CAMBRIDGE, Jan. 15, 1836.

DEAR FRIEND,—I must acknowledge your sermon,-you made me most happy by it. It was so true, so right, so strongly and movingly put; it was the word that ought to be said, the word in season. My feeling was: God Almighty be praised for sending that man there to speak to that great and mighty city, and to interpret to it his providence. You cannot but feel gratitude in being appointed to be such an instrument; and I trust that you are to be used much and long, and for great good. Keep yourself well and strong; look on yourself as having a message and a mission, and live for nothing else but to perform it.

I happen to have found out, very accidentally, what is always the most secret of undiscoverable secrets,—that you are asked to preach the Dudleian Lecture. Do not let anything hinder you. We want you: you must come; do not hesitate; and, mind, I speak first, to have you come and house it with me while you are in Cambridge. Pray, deny me not.
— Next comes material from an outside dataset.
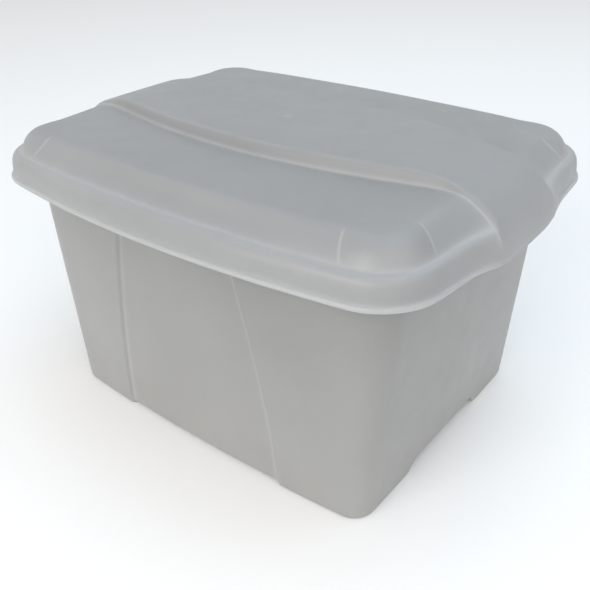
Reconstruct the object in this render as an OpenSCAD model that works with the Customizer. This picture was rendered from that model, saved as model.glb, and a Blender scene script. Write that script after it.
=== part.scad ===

Shall I tell you? Your sermon made me cry so that I could not finish reading it, but was obliged to lay it down. Not from its pathos,—but from a stronger, higher, deeper, holier something which it stirred up. I am almost afraid for you when I think what a responsibility lies on you for the use of such powers. May He that gave them give you grace with them! Love to you and yours, and all peace be with you. Yours ever,

H. WARE, JR.

[154] In the same year he addressed a letter to Emerson, who, as a cousin of his wife, was well known to him from the first. The familiarity of the opening recalls what he said in writing of him many years after: "Waldo, we always called him in those days, though now all adjuncts have dropped away from the shining name of Emerson."

To Ralph Waldo Emerson.

BOSTON, May 13, 1836.

DEAR WALDO,—I felt much disappointed when, on going to Hancock Place the third time, I found that you had gone to Concord; for I was drawn to you as by a kind of spell. I wanted to see you, though it seemed to me that I could not speak to you one word. I can do no more now,—I am dumb with amazement and sorrow; [FN] and yet I must write to you, were it only to drop a tear on the page I send. Your poor mother! I did not know she had come with you. Miss Hoar 2 I do not know, and will intrude no message; but I think of her more than many messages could express. My dear friend, I am as much concerned for you as for any one. God give you strength to comfort others! Alas! we all make too much of death. Like a vase of crystal that fair form was shattered,—in a moment shattered! Can such an event be the catastrophe we make it?

[FN: This letter was called forth by the sudden death of Charles Chauncey Emerson, a younger brother of Ralph Waldo Emerson, and one of the noblest young men of America.]